In December 2008 General McKiernan asked for thirty thousand more troops and stressed that he needed them for a few years. It would not be a short surge, like the one in Iraq. In March 2009 President Obama unveiled his new strategy for Afghanistan and Pakistan. The goals were “to disrupt, dismantle, and defeat Al Qaeda and its safe havens in Pakistan and to prevent their return to Pakistan or Afghanistan.” The tool would be COIN. The Americans gave themselves one year to “shift the momentum” in the war, meaning to stop losing. With thirty-six thousand American troops already in Afghanistan, Obama ordered an additional seventeen thousand combat troops and four thousand trainers.
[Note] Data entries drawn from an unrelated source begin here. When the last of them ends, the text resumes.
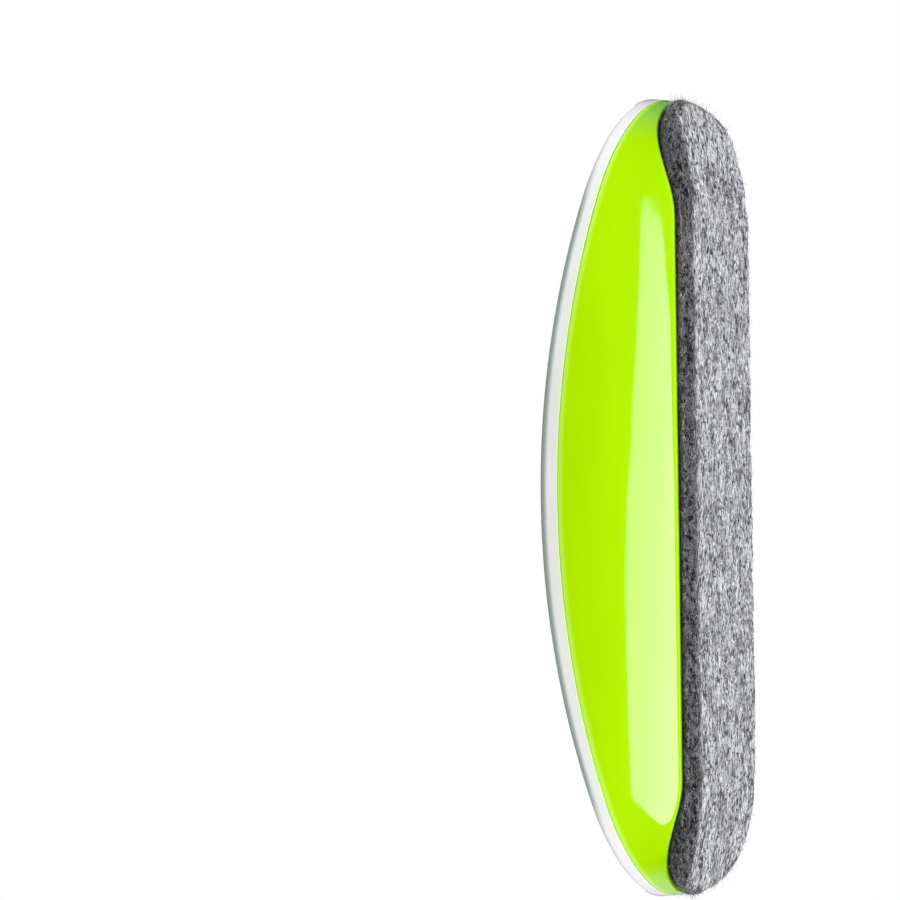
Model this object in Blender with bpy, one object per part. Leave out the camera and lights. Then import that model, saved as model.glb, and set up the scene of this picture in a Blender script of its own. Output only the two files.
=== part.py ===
"""Felt board eraser: an arched two-colour plastic handle over a thick felt pad.

X runs along the eraser, Y across it and Z up. The felt stands on z = 0, and the origin is
under the middle of the eraser. All lengths are in metres.
"""

import math

import bmesh
import bpy
from mathutils import Matrix, Vector

# Overall form
LENGTH = 0.1507           # plan length where the wall is widest
WIDTH = 0.050             # plan width there
SEAM_TOP = 0.0254         # underside of the cover, halfway along
ARCH_RADIUS = 0.180       # of that underside, seen from the side
COVER_THICKNESS = 0.0036  # halfway along
COVER_TAPER = 0.0012      # how much thinner the cover is at the tips
CROWN = 0.0008            # rise of the cover's middle line over its edges
END_LENGTH = 0.0205       # length of each rounded end, in plan
END_POWER = 2.35          # of the superellipse that rounds the ends; 2 is an ellipse
GAP = 0.0003              # clearance between neighbouring pieces

# Side wall
WALL = 0.0015
BELLY_HEIGHT = 0.017      # level at which the wall is widest
TUCK = 10.0               # curvature of the wall's section, per metre
RIM_HEIGHT = 0.0030       # lower edge of the wall along the straight sides
RIM_RISE = 0.0041         # how much higher that edge is at the ends
RIM_RISE_FROM = 0.051     # distances from the middle between which it rises
RIM_RISE_TO = 0.070
RIM_ROUNDING = 0.0005
WALL_STEPS = 9

# Felt, its adhesive film and the base plate
FLAT_REACH = 0.052        # the pad is flat up to this distance from the middle
FELT_THICKNESS = 0.005
FELT_LIFT = 0.0036        # height of the pad's lower face at the tips
FELT_CURVE = 1.5
FELT_SWELL = 0.0008       # how far the pad stands out below the wall that grips it
FELT_ROUNDING = 0.0008
FILM_THICKNESS = 0.0004
PLATE_THICKNESS = 0.002
PLATE_END_INSET = 0.0035  # the plate and film stop short of the low ends of the cover

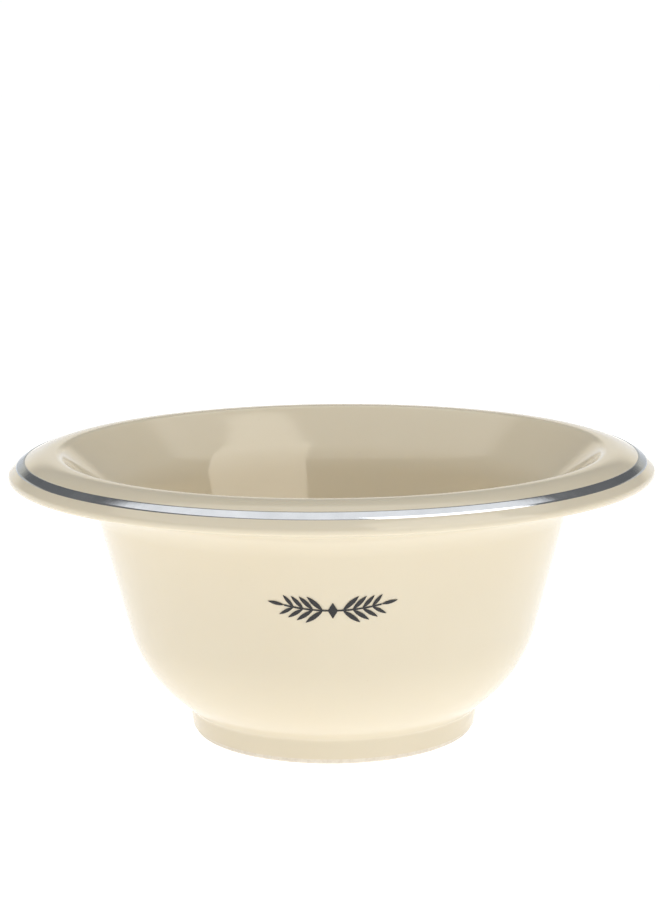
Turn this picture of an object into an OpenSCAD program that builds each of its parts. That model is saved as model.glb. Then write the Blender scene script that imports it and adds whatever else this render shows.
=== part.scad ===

By mid-2010, troop numbers finally equaled the number stationed in Iraq, at nearly one hundred thousand.

Obama insisted that the war and extremism could not be solved through military means alone. He cautioned against focusing on the concept of “victory” when dealing with Al Qaeda, stressing that he wanted to deny the movement bases where they could train people or launch attacks. Obama’s new strategy called for a civilian surge as well. But there were not many civilians available, and most of those duties would be filled by the military.

Despite admitting that there was no military solution, Obama was relying on the military. And he reproduced the pathologies of his predecessor, treating Muslims as if they were one entity and the world as if it was a battlefield. Under Obama the United States has expanded its operations in Pakistan, Yemen, and Somalia. In all cases violence has increased. In Al Qaeda’s worldview, Muslims are under attack by Christians and Jews who want to take Muslims’ resources and perhaps convert them too.

The Bush administration had to transform its response to the 9/11 attacks into a crusade because, in purely security terms, the most powerful nation the world has ever seen went to war against two hundred unsophisticated extremists. Looking at it like that diminishes to absurdity the enemy and the threat it poses, but many in the defense policy establishment were nostalgic for a real enemy, like fascism or communism, and so they made the conflict about culture. The United States adopted Al Qaeda’s view of the world, and it too treated the entire world stage as a battlefield.

In July 2009 McChrystal issued new orders for soldiers not to pursue Taliban fighters if there was a chance of civilian casualties, and to drive slower and more respectfully on Afghanistan’s roads. But his predecessor had issued similar orders, albeit with less media fanfare—the new ones were not more likely to be obeyed. Thousands of Afghan civilians had been killed by the Americans since the war began. Most were killed by U.S. airstrikes, but many others were shot at checkpoints or in raids. Usually the military denied the civilian deaths until the media showed videos of their corpses. Most American-caused civilian casualties happened when soldiers called for close air support in the midst of a battle, so there was no time to check for civilians in the target range. In one attack alone, in May, the Americans killed between 86 and 140 civilians in an airstrike in western Afghanistan.

In late June the U.S. military initiated the first big push of the Afghan surge. Four thousand Marines launched an offensive to take over Taliban-controlled villages in Helmand, the province with the most attacks and the most poppy production for the country’s lucrative drug trade. But the plan called for an “Afghan face,” in the form of the Afghan army and police, and the Americans were desperately short of those. Afghan police were essential because they knew the language and the people and could provide intelligence. Their presence was needed to convince Afghans that the Americans were fighting on behalf of Afghanistan, and that it wasn’t a foreign occupation. If the Americans ever wanted to leave, they would have to train enough Afghan security forces so that they could hand the task of securing the country to them. There were only about 170,000 members of the Afghan army and police, although their expansion was being fast tracked. Afghan National Security Forces (ANSF) were supposed to hold an area after the Americans cleared it of insurgents, but there weren’t enough of them. While the Americans were initially focused on creating an Afghan army, they neglected the important need for a police force.